_WHAT THE TASK REQUIRES_
From the entries below, copy out every line with "that" in it.

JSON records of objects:
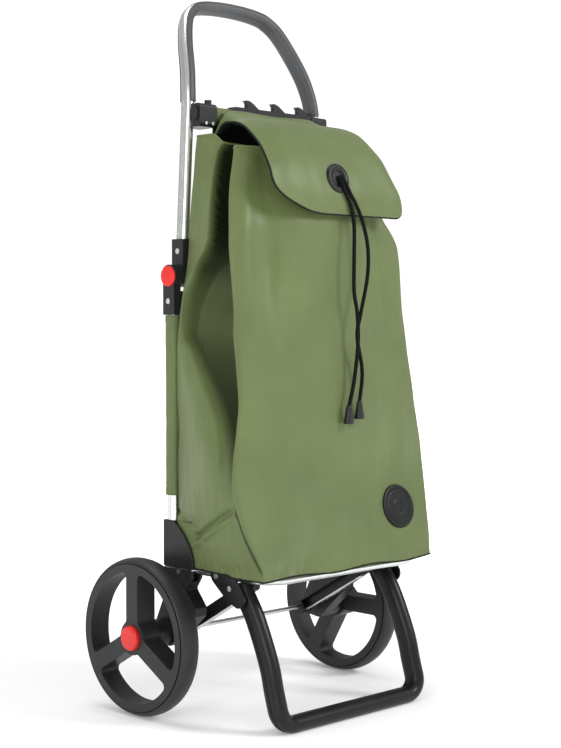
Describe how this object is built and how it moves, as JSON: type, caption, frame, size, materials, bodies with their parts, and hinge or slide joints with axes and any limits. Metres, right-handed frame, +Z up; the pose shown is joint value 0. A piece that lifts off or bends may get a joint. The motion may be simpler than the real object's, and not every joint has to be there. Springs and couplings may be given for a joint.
{
  "type": "folding shopping trolley",
  "caption": "Two-wheeled folding shopping trolley: aluminium tube frame, folding handle loop and platform, foot loop, braces and a tall green fabric bag with cover flap.",
  "frame": {"origin": "on the ground in the middle of the bounding box, seen from above", "axes": "+X right seen from the front, -Y front, +Z up"},
  "size_m": [0.452, 0.335, 1.0157],
  "materials": {
    "green_fabric": "coated woven fabric with a soft sheen",
    "dark_piping": "dark bound edge",
    "bright_aluminium": "bright anodised, grooved",
    "steel": "zinc plated",
    "grip_rubber": "soft matt rubber",
    "tyre_rubber": "matt rubber",
    "red_plastic": "glossy",
    "black_plastic": "satin moulded",
    "black_paint": "satin powder coat",
    "badge_plastic": "moulded, plain rings",
    "cord": "braided cord"
  },
  "bodies": {
    "lower_frame": {"lower_tube_left": "bright_aluminium", "lower_tube_right": "bright_aluminium", "back_cross_tube": "bright_aluminium", "corner_guard_left": "black_plastic", "corner_guard_right": "black_plastic", "guard_trim_left": "bright_aluminium", "guard_trim_right": "bright_aluminium", "wheel_bracket_left": "black_plastic", "wheel_bracket_right": "black_plastic", "axle_rod": "steel", "hinge_lower_housing_left": "black_plastic", "hinge_lower_housing_right": "black_plastic", "lower_rivets": "steel", "tube_sleeve_left": "green_fabric", "tube_sleeve_right": "green_fabric", "platform_pins": "steel", "bag_body": "green_fabric", "badge": "badge_plastic", "draw_cords": "cord", "cord_ends": "black_plastic"},
    "upper_frame": {"upper_tube_loop": "bright_aluminium", "handle_grip": "grip_rubber", "hinge_upper_housing_left": "black_plastic", "hinge_upper_housing_right": "black_plastic", "hinge_pins": "steel", "upper_rivets": "steel", "crossbar_tube": "bright_aluminium", "crossbar_end_caps": "black_plastic", "crossbar_clamp_left": "black_plastic", "crossbar_clamp_right": "black_plastic", "clamp_screws": "steel", "crossbar_sleeve": "green_fabric", "hook_strip": "black_plastic"},
    "flap": {"bag_flap": "green_fabric", "flap_piping": "dark_piping", "grommet": "black_plastic"},
    "platform": {"platform_tube": "bright_aluminium", "plate_pins": "steel"},
    "foot": {"foot_loop": "black_paint", "foot_side_plate_left": "black_paint", "foot_side_plate_right": "black_paint", "brace_pins": "steel"},
    "brace": {"brace_left": "black_paint", "brace_right": "black_paint"},
    "wheel_left": {"wheel_rim_left": "black_plastic", "tyre_left": "tyre_rubber"},
    "wheel_right": {"wheel_rim_right": "black_plastic", "tyre_right": "tyre_rubber"},
    "cap_left": {"hub_cap_left": "red_plastic"},
    "cap_right": {"hub_cap_right": "red_plastic"},
    "button_left": {"hinge_button_left": "red_plastic"},
    "button_right": {"hinge_button_right": "red_plastic"}
  },
  "joints": [
    {"name": "handle_fold", "type": "hinge", "parent": "lower_frame", "child": "upper_frame", "pos_m": [0, 0.045, 0.611], "axis": [-1, 0, 0], "range_deg": [0, 165], "deforming": ["bag_body"]},
    {"name": "flap_lift", "type": "hinge", "parent": "upper_frame", "child": "flap", "pos_m": [0, 0.011, 0.8435], "axis": [-1, 0, 0], "range_deg": [0, 100], "deforming": ["draw_cords"]},
    {"name": "platform_fold", "type": "hinge", "parent": "lower_frame", "child": "platform", "pos_m": [0, 0.0245, 0.2], "axis": [-1, 0, 0], "range_deg": [0, 80], "deforming": ["badge"]},
    {"name": "foot_fold", "type": "hinge", "parent": "platform", "child": "foot", "pos_m": [0, -0.0505, 0.202], "axis": [1, 0, 0], "range_deg": [0, 100]},
    {"name": "brace_swing", "type": "hinge", "parent": "lower_frame", "child": "brace", "pos_m": [0, 0.0575, 0.11], "axis": [-1, 0, 0], "range_deg": [0, 35.2]},
    {"name": "wheel_spin_left", "type": "hinge", "parent": "lower_frame", "child": "wheel_left", "pos_m": [-0.203, 0.0575, 0.11], "axis": [1, 0, 0], "continuous": true},
    {"name": "wheel_spin_right", "type": "hinge", "parent": "lower_frame", "child": "wheel_right", "pos_m": [0.203, 0.0575, 0.11], "axis": [1, 0, 0], "continuous": true},
    {"name": "hub_cap_press_left", "type": "slide", "parent": "wheel_left", "child": "cap_left", "axis": [1, 0, 0], "range_m": [0, 0.0025]},
    {"name": "hub_cap_press_right", "type": "slide", "parent": "wheel_right", "child": "cap_right", "axis": [-1, 0, 0], "range_m": [0, 0.0025]},
    {"name": "hinge_button_press_left", "type": "slide", "parent": "lower_frame", "child": "button_left", "axis": [1, 0, 0], "range_m": [0, 0.0015]},
    {"name": "hinge_button_press_right", "type": "slide", "parent": "lower_frame", "child": "button_right", "axis": [-1, 0, 0], "range_m": [0, 0.0015]}
  ],
  "couplings": [
    {"joint": "foot_fold", "follows": "platform_fold", "ratio": 1.25},
    {"joint": "brace_swing", "follows": "platform_fold", "ratio": 0.44}
  ]
}
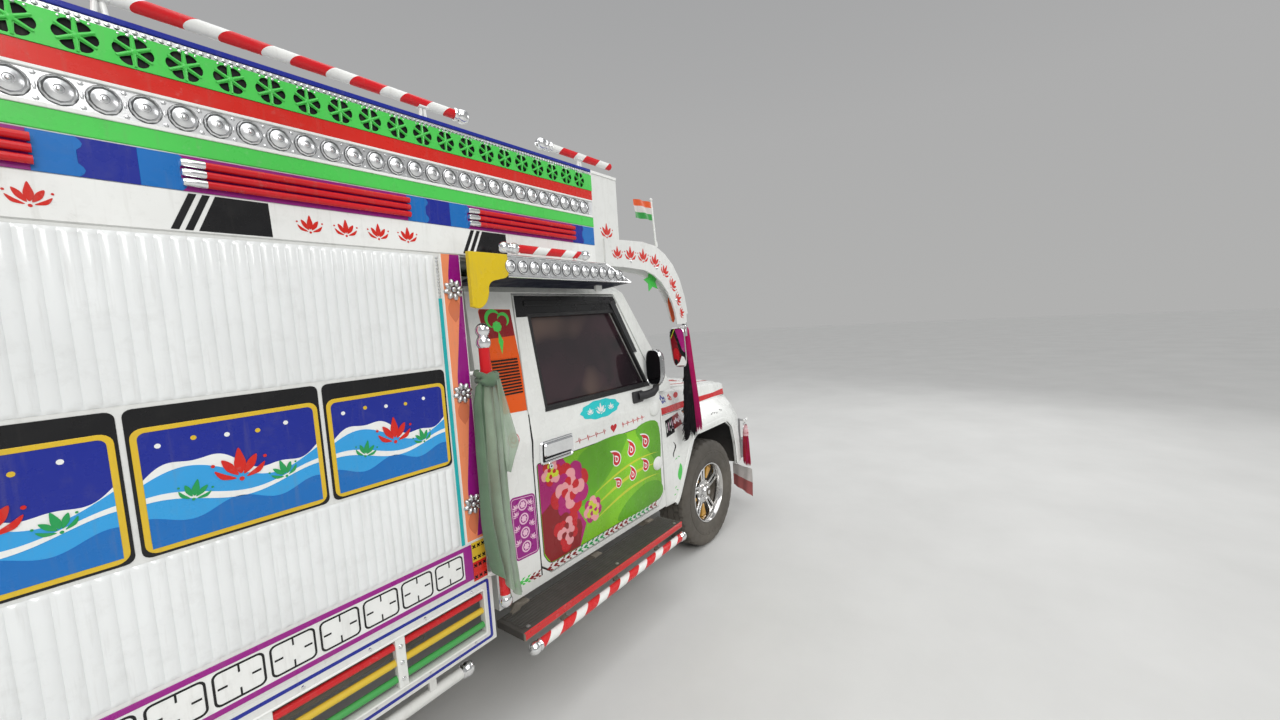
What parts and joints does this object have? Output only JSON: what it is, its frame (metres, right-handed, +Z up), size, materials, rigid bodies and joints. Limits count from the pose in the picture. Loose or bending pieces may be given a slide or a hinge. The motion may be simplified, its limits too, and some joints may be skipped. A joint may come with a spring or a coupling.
{
  "type": "decorated truck",
  "caption": "Bonneted light pickup truck with a tall decorated load body, a box over the cab, opening doors, bonnet and tailgate, steering front wheels, steps, side racks and tassels.",
  "frame": {"origin": "on the ground under the middle of the vehicle's bounding box", "axes": "+X towards the front of the truck, +Y to its left side, +Z up"},
  "size_m": [5.24, 2.0258, 2.326],
  "materials": {
    "white_paint": "gloss",
    "black_frame": "satin",
    "cast_metal": "rough",
    "steel": "satin",
    "tyre": "matte",
    "chrome": "polished",
    "window_glass": "gloss",
    "lamp_glass": "gloss",
    "tail_lens": "gloss",
    "dash_plastic": "matte",
    "seat_fabric": "woven",
    "black_plastic": "matte",
    "rubber": "matte",
    "body_paint": "gloss",
    "band_paint": "gloss",
    "rod_paint": "gloss",
    "deck_metal": "worn",
    "mirror": "polished",
    "tassel_yarn": "fringe",
    "scarf_cloth": "sheer"
  },
  "bodies": {
    "truck": {"chassis_frame": "black_frame", "front_suspension": "black_frame", "rear_axle": "cast_metal", "leaf_springs": "steel", "engine_block": "cast_metal", "propshaft": "steel", "fuel_tank": "black_frame", "exhaust": "steel", "spare_wheel": "tyre", "cab_shell": "white_paint", "windshield": "window_glass", "rear_window": "window_glass", "dashboard": "dash_plastic", "seat_cushion": "seat_fabric", "seat_backrest": "seat_fabric", "front_fenders": "white_paint", "arch_liners": "black_plastic", "front_panel": "black_plastic", "headlamps": "lamp_glass", "front_bumper": "steel", "bumper_guard": "steel", "running_boards": "black_frame", "step_bars": "rod_paint", "side_racks": "white_paint", "corner_poles": "rod_paint", "load_deck": "deck_metal", "body_sides": "body_paint", "body_bulkhead": "body_paint", "top_boards": "band_paint", "head_box": "band_paint", "rear_frame": "body_paint", "rear_bumper": "black_frame", "tail_lamps": "tail_lens", "mud_flaps": "rubber", "roof_rods": "rod_paint", "door_canopies": "steel", "side_arches": "white_paint", "hanging_mirrors": "mirror", "tassels": "tassel_yarn", "cloths": "scarf_cloth"},
    "steering": {"steering_wheel": "black_plastic"},
    "door_right": {"door_right": "white_paint", "door_glass_right": "window_glass", "door_mirror_right": "chrome"},
    "door_left": {"door_left": "white_paint", "door_glass_left": "window_glass", "door_mirror_left": "chrome"},
    "bonnet": {"bonnet": "white_paint"},
    "tailgate": {"tailgate": "body_paint"},
    "knuckle_right": {"knuckle_right": "cast_metal"},
    "knuckle_left": {"knuckle_left": "cast_metal"},
    "wheel_fr": {"tyre_fr": "tyre", "rim_fr": "chrome"},
    "wheel_fl": {"tyre_fl": "tyre", "rim_fl": "chrome"},
    "wheel_rr": {"tyre_rr": "tyre", "rim_rr": "chrome"},
    "wheel_rl": {"tyre_rl": "tyre", "rim_rl": "chrome"}
  },
  "joints": [
    {"name": "knuckle_right_steer", "type": "hinge", "parent": "truck", "child": "knuckle_right", "pos_m": [1.85, -0.64, 0.355], "axis": [0, 0, 1], "range_deg": [-30, 30]},
    {"name": "knuckle_left_steer", "type": "hinge", "parent": "truck", "child": "knuckle_left", "pos_m": [1.85, 0.64, 0.355], "axis": [0, 0, 1], "range_deg": [-30, 30]},
    {"name": "steering_turn", "type": "hinge", "parent": "truck", "child": "steering", "pos_m": [0.96, -0.37, 1.11], "axis": [-0.8192, 0, 0.5736], "range_deg": [-540, 540]},
    {"name": "wheel_fr_spin", "type": "hinge", "parent": "knuckle_right", "child": "wheel_fr", "pos_m": [1.85, -0.718, 0.355], "axis": [0, 1, 0], "continuous": true},
    {"name": "wheel_fl_spin", "type": "hinge", "parent": "knuckle_left", "child": "wheel_fl", "pos_m": [1.85, 0.718, 0.355], "axis": [0, 1, 0], "continuous": true},
    {"name": "wheel_rr_spin", "type": "hinge", "parent": "truck", "child": "wheel_rr", "pos_m": [-1.41, -0.718, 0.355], "axis": [0, 1, 0], "continuous": true},
    {"name": "wheel_rl_spin", "type": "hinge", "parent": "truck", "child": "wheel_rl", "pos_m": [-1.41, 0.718, 0.355], "axis": [0, 1, 0], "continuous": true},
    {"name": "door_right_swing", "type": "hinge", "parent": "truck", "child": "door_right", "pos_m": [1.326, -0.802, 1], "axis": [0, 0, 1], "range_deg": [0, 65]},
    {"name": "door_left_swing", "type": "hinge", "parent": "truck", "child": "door_left", "pos_m": [1.326, 0.802, 1], "axis": [0, 0, -1], "range_deg": [0, 65]},
    {"name": "bonnet_lift", "type": "hinge", "parent": "truck", "child": "bonnet", "pos_m": [1.466, 0, 1.152], "axis": [0, -1, 0], "range_deg": [0, 50]},
    {"name": "tailgate_drop", "type": "hinge", "parent": "truck", "child": "tailgate", "pos_m": [-2.55, 0, 0.85], "axis": [0, -1, 0], "range_deg": [0, 90]}
  ],
  "couplings": [
    {"joint": "knuckle_left_steer", "follows": "knuckle_right_steer", "ratio": 1},
    {"joint": "steering_turn", "follows": "knuckle_right_steer", "ratio": 18}
  ]
}
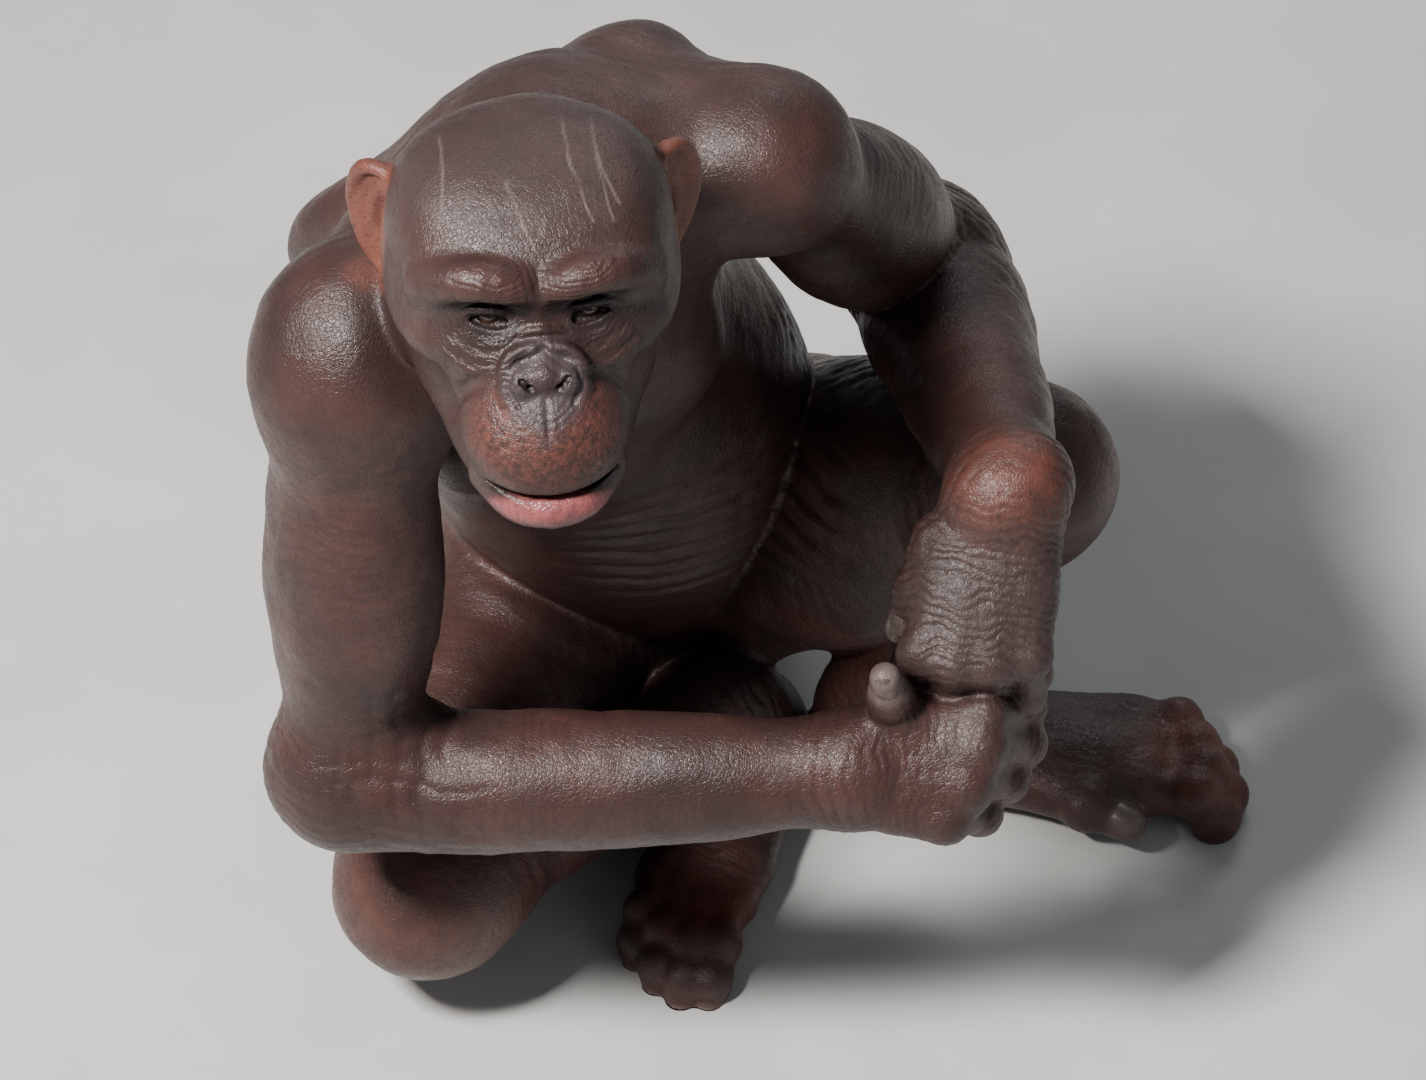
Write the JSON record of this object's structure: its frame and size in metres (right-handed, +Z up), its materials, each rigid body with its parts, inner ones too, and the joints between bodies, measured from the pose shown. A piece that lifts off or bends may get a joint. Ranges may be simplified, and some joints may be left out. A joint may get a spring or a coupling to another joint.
{
  "type": "chimpanzee model",
  "caption": "Life-size still model of a hairless chimpanzee sitting on the ground, one knee raised, forearms resting across the knees, hands clasped, mouth slightly open.",
  "frame": {"origin": "on the ground under the middle of the whole animal", "axes": "+Z up, -Y the way the trunk's open side is turned, +X the animal's left"},
  "size_m": [0.554, 0.571, 0.6763],
  "materials": {
    "skin": "dark brown-grey bare skin with a reddish undertone, finely wrinkled and mottled, satin with glossy tops",
    "ears": "orange-red bare skin, satin",
    "eyes": "dark brown iris, darkened white, wet gloss"
  },
  "bodies": {
    "root": {"abdomen": "skin", "chest": "skin", "ear_l": "ears", "ear_r": "ears", "eye_l": "eyes", "eye_r": "eyes", "foot_l": "skin", "foot_r": "skin", "forearm_l": "skin", "forearm_r": "skin", "hand_l": "skin", "hand_r": "skin", "head": "skin", "neck": "skin", "shin_l": "skin", "shin_r": "skin", "thigh_l": "skin", "thigh_r": "skin", "upper_arm_l": "skin", "upper_arm_r": "skin"}
  },
  "joints": []
}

_THE REPLY_
Describe how this object is built and how it moves, as JSON: type, caption, frame, size, materials, bodies with their parts, and hinge or slide joints with axes and any limits. Metres, right-handed frame, +Z up; the pose shown is joint value 0. A piece that lifts off or bends may get a joint. The motion may be simpler than the real object's, and not every joint has to be there. Springs and couplings may be given for a joint.
Write the JSON record of this object's structure: its frame and size in metres (right-handed, +Z up), its materials, each rigid body with its parts, inner ones too, and the joints between bodies, measured from the pose shown. A piece that lifts off or bends may get a joint. Ranges may be simplified, and some joints may be left out. A joint may get a spring or a coupling to another joint.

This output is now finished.